@JKSH
2^100 32-bit integers requires 5 x 10^18 TB
Yes, my point was I didn't think that poster's analysis could relate to a real, current situation. Nonetheless, I suppose his mathematical analysis about the behaviour would still hold.
You've also shed some light on something I didn't understand. You're saying 2^100 is somewhere near 10^18 (I know that you're talking about different base units, so I ought to divide by a bit, but still...) Now, I thought my guess of 2^100 sounded a bit low for the supposed number of atoms in the Universe. I have a feeling that figure is something like 10^76 or some such. So 10^n is a lot bigger than 2^n, right? I thought in X^y that the magnitude of y was much more significant than the magnitude of X? I know I could work it out, but how do you figure what m is in 10^m == 2^n?

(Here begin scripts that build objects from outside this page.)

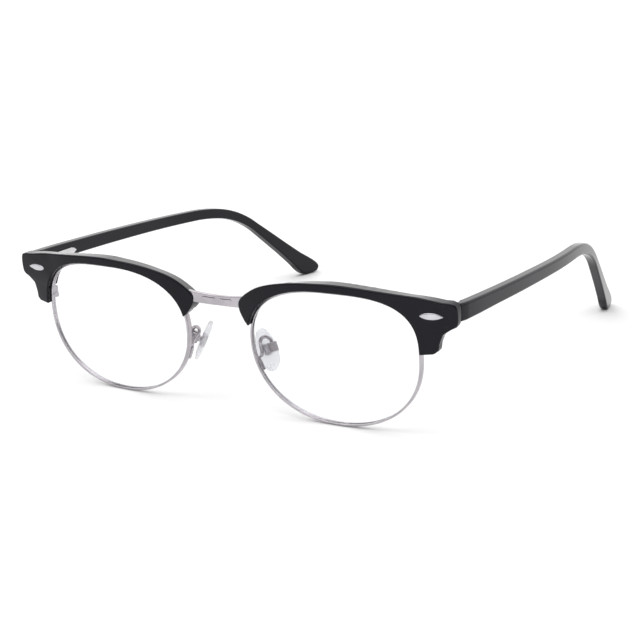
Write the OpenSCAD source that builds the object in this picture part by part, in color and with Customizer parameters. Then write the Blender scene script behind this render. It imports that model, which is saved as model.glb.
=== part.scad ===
// Half rim (browline) eyeglasses, adult medium size. Millimetres.
// +X is the wearer's left, +Y runs back along the temples, +Z is up.
// Each eye's own frame is u outward, d backward and w upward from the lens centre.

/* [Front] */
// Width of one lens, across the groove of its eyewire
lens_w = 48.7; // [48.2:0.1:49.2]
// Height of one lens, across the same groove
lens_h = 36.5; // [36.2:0.1:36.8]
// Gap between the two lenses at the nose
nose_gap = 20.3; // [19.8:0.1:20.8]
// Radius of the front curve of the lenses and eyewires
base_r = 118; // [112:124]
// Lean of the front, its top forward, in degrees
tilt = 6; // [5:0.5:7]
// Turn of each eye towards its temple, in degrees
wrap = 2.4; // [2:0.2:3]
// Width of the eyewire from front to back
rim_d = 1.7; // [1.6:0.05:1.8]
// Wall of the eyewire, measured outward from the lens opening
rim_t = 0.6; // [0.55:0.05:0.65]
// Thickness of the acetate brow from front to back
brow_d = 4.4; // [4.2:0.1:4.6]

/* [Temples] */
// Thickness of a temple, inner to outer face
temple_t = 3.0; // [2.8:0.1:3.2]
// Radius of the hinge knuckles
knuckle_r = 1.25; // [1.2:0.05:1.3]
// Radius of the hinge screw
hinge_screw_r = 0.6; // [0.5:0.05:0.65]

/* [Nose pads] */
// Length of a nose pad
pad_l = 12; // [11.5:0.1:12.5]
// Width of a nose pad
pad_w = 6.4; // [6:0.1:6.8]
// Thickness of a nose pad
pad_t = 1.8; // [1.7:0.1:1.9]
// Diameter of the pad arm wire
arm_wire = 1.0; // [0.9:0.1:1.1]

/* [Hidden] */

acetate = [0.10, 0.10, 0.13];
metal = [0.68, 0.65, 0.68];
silicone = [0.9, 0.92, 0.95, 0.6];
clear = [0.9, 0.95, 1.0, 0.3];

round_fn = 48;       // facets of round parts in a preview
slack = 0.05;        // room between pieces that are let into each other
mid_y = 72.37;       // middle of the whole object, front to back

// Lens opening: four quarters of a superellipse about a centre raised by mid_w
groove_t = 0.35;     // depth of the eyewire's groove
semi_u = lens_w / 2 - groove_t;
semi_top = lens_h / 2 - 2.5;
semi_low = lens_h / 2 + 1.8;
mid_w = 2;
power_top = [3.0, 2.35];   // outer and inner quarter above
power_low = [2.18, 2.1];   // outer and inner quarter below
eye_x = (lens_w + nose_gap) / 2;
low_w = semi_low + rim_t - mid_w;
low_d = low_w * low_w / (2 * base_r) - rim_d / 2;
eye_z = low_w * cos(tilt) - low_d * sin(tilt);

// Hinge
corner_x = eye_x + 34.25 * lens_w / 48.7;
butt_y = 5.0;                      // rear face of the front's corner
hinge_x = corner_x - 3.55;
hinge_y = butt_y + knuckle_r + 0.35;
hinge_z = eye_z + 15.05;
knuckle_h = 0.74;
knuckle_n = 5;
knuckle_gap = 0.05;
stack_h = knuckle_n * knuckle_h + (knuckle_n - 1) * knuckle_gap;

// ---- helpers ----

// Smooth curve through hand-placed points of any dimension
function spline(p, n = 4) = let (q = concat([2 * p[0] - p[1]], p, [2 * p[len(p) - 1] - p[len(p) - 2]]))
  concat([for (i = [1 : len(p) - 1], k = [0 : n - 1]) let (t = k / n)
    0.5 * (2 * q[i] + (q[i + 1] - q[i - 1]) * t
      + (2 * q[i - 1] - 5 * q[i] + 4 * q[i + 1] - q[i + 2]) * t * t
      + (3 * q[i] - q[i - 1] - 3 * q[i + 1] + q[i + 2]) * t * t * t)], [p[len(p) - 1]]);

function reverse(p) = [for (i = [len(p) - 1 : -1 : 0]) p[i]];

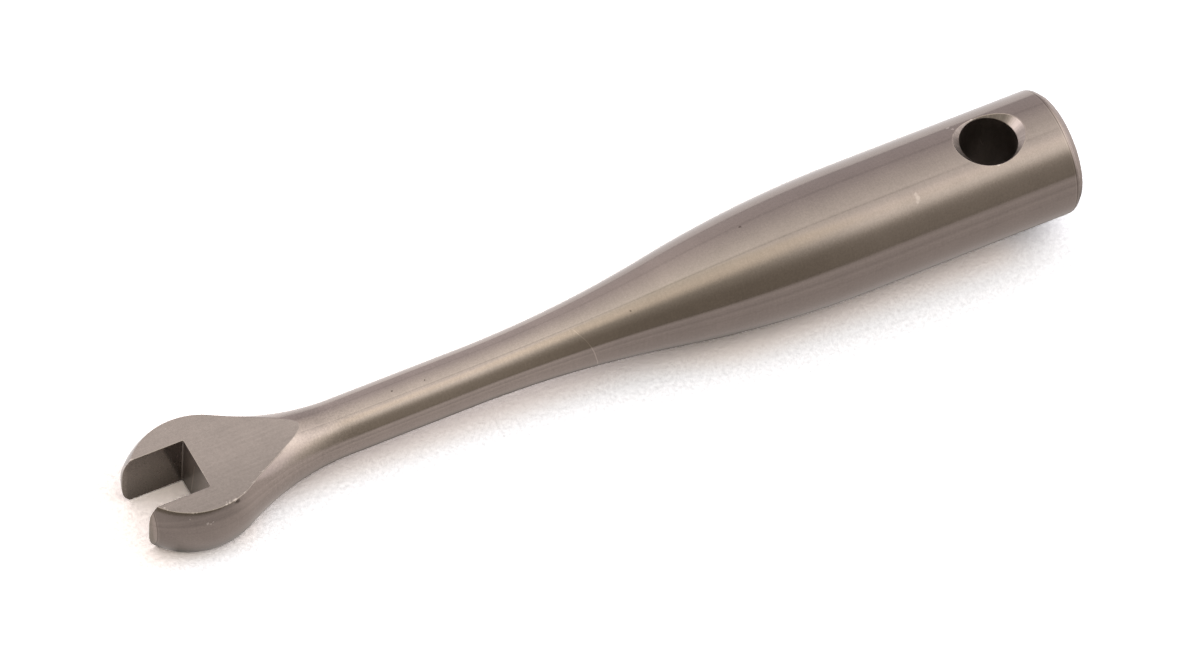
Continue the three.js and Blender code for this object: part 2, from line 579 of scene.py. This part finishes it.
# Grain of the finish, mill marks along the flats, turning marks round the rest
grain = place.noise((1, 1, 1), 5200, detail=3, roughness=0.6)
mottle = place.noise((1, 1, 1), 420, detail=3, roughness=0.55)
mill_marks = place.noise((0.05, 1, 0.2), 4600, detail=2, roughness=0.6)
turning = place.noise((1, 0.03, 0.03), 7000, detail=2, roughness=0.6)
# Chatter of the countersink, as streaks that run down its cone
hole_turn = tools.maths("ARCTAN2", across, along - hole_x)
spokes = tools.node("ShaderNodeCombineXYZ", None, {
    0: tools.maths("COSINE", hole_turn), 1: tools.maths("SINE", hole_turn)})
chatter = spokes.noise((1, 1, 1), 14, detail=2, roughness=0.6)
# The surface's own place, shaken a little, which gives small marks a ragged outline
raggedness = 0.28 * MM
ragged = place.node("ShaderNodeTexNoise", None, {"Vector": place, "Scale": 4200.0}, 1)
ragged = tools.vector("SUBTRACT", ragged, (0.5, 0.5, 0.5))
ragged = tools.vector("MULTIPLY", ragged, (raggedness, raggedness, raggedness))
ragged = tools.vector("ADD", place, ragged)


def mark(x, y, z, size, stretch=1):
    # Mask of a small ragged mark, in millimetres. The stretch is along the tool.
    squeeze = (1 / stretch, 1, 1)
    point = tools.vector("MULTIPLY", ragged, squeeze)
    spot = (x * MM / stretch, y * MM, z * MM)
    distance = tools.node("ShaderNodeVectorMath", {"operation": "DISTANCE"},
                          {0: point, 1: spot}, "Value")
    return 1 - distance.step(0.3 * size * MM, size * MM)


# Bare chips along the flats' edges, on the jaws' sides and at the mouth of the hole
chips = mark(1.29, -4.62, 2.79, 0.15, 2)
for x, y, z, size, stretch, depth in (
        (0.73, -4.66, 2.79, 0.1, 1.5, 0.8), (0.41, -4.7, 2.79, 0.12, 1.2, 0.8),
        (0.5, -4.55, 2.8, 0.07, 1, 0.7), (0.85, -4.5, 2.8, 0.06, 1, 0.7),
        (2.23, -4.3, 2.79, 0.1, 3.5, 0.45), (3.4, -3.68, 2.79, 0.08, 5, 0.35),
        (4.6, -3.0, 2.79, 0.08, 6, 0.35), (-4.16, -3.2, 2.79, 0.1, 1, 0.6),
        (-4.3, -2.85, 2.79, 0.1, 1.5, 0.6), (-2.42, -4.36, 2.78, 0.11, 1, 0.7),
        (-2.18, -4.45, 2.75, 0.09, 1, 0.7), (-0.82, 4.2, 2.8, 0.11, 1, 0.7),
        (-4.78, 2.55, 2.79, 0.28, 1.3, 0.9), (-5.0, 2.5, 2.4, 0.2, 1, 0.8),
        (-0.1, 2.44, 2.76, 0.12, 1, 0.7), (0.03, -0.3, 2.8, 0.07, 1, 0.5),
        (0.04, -1.0, 2.8, 0.08, 1, 0.5), (-2.75, -4.5, 2.3, 0.1, 1, 0.7),
        (-1.46, -5.14, 1.75, 0.19, 0.8, 0.9), (-1.2, -5.22, 1.6, 0.13, 1, 0.7),
        (-1.0, -5.22, 1.75, 0.12, 1, 0.7), (71.6, 2.7, 4.91, 0.13, 1.4, 0.8),
        (71.85, 2.3, 5.12, 0.14, 1.4, 0.8), (73.84, 2.6, 4.96, 0.11, 1.5, 0.8),
        (73.6, -2.62, 4.95, 0.12, 1.4, 0.8), (65.77, -2.73, 4.89, 0.4, 0.6, 0.3),
        (65.7, -2.4, 5.06, 0.22, 1, 0.25), (65.62, -2.98, 4.74, 0.25, 0.8, 0.25)):
    chips = chips.most(mark(x, y, z, size, stretch) * depth)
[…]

[Please don't tell me it's m == n/5, that would be too obvious...? Hang on: since 10 == 2^3.something, that means m == n/3.something, so I divide/multiply the exponent by the 3.something to convert between 10^m == 2^n, is that it?! 10^100 == 2^(300+something), 2^100 =~ 10^30-ish?]
It could be a gold digger putting out feelers, as @JonB implied.
Hang on, my reply was intended purely frivolously! I have no reason to imply that the person in question wasn't genuinely interested in the OP. Besides, gold-digging into programmer-geeks is probably not lucrative as we are underpaid & undervalues (speaking for myself) :)
Whatever the case, it sounds like you handled the situation well!
I'd have asked for her phone number ;-)
In the modern world perhaps we are not allowed to jest about these things, so we'd better stick to the question about exponents above....